Грибы в лукошко укладывают по одному. Потом они не умещаются…

Я выписывал понравившиеся мне мысли из толстовских дневников не только потому, что тогда еще не имел 90-томника. Но даже если бы имел, все равно бы выписывал, взвешивая, пробуя, обминая каждое толстовское слово. Что он хотел сказать нам всем, и мне лично, когда говорил, когда писал? Некая единая потаенная идея чувствовалась во всем, некая единая мысль, взывающая к постижению. Она соединила, в конце концов, всю долгую толстовскую жизнь. И взорвалось в самом финале.

В каждом толстовском возрасте затаена своя драма. Но именно в финале явилась драма космической сверхплотности. И грянул сверхвзрыв, равный не смерти, равный, скорее, зачатию новой Вселенной.

Как приобщиться, как прикоснуться к сему не только на читательском, а еще и на, возможно, писательском уровне?

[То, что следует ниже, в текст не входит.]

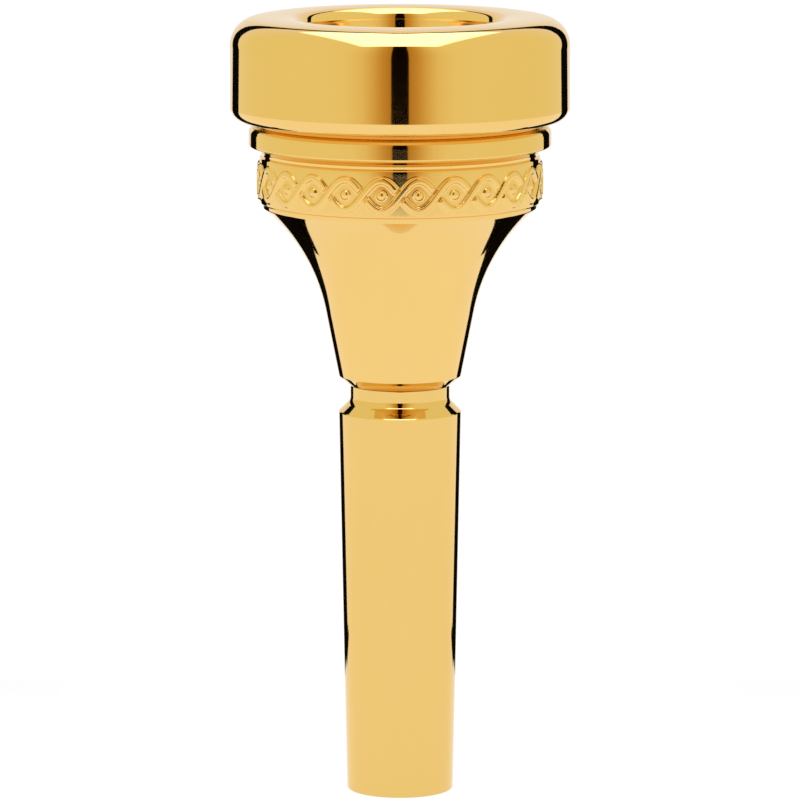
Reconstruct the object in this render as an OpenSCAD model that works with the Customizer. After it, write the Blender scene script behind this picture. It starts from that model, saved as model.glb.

Качества, навыки, всяческие знания и впечатления, опыт, наконец, — все это копилось, складывалось, сплавлялось. Наполнилось лукошко. Совсем далекое — какие-нибудь сугубо газетные экзерсисы или пьесы, по форме и содержанию абсолютно далекие предполагаемой небывалой работе, — все в конечном итоге оказалось нужным, сделало, мне кажется, свое дело.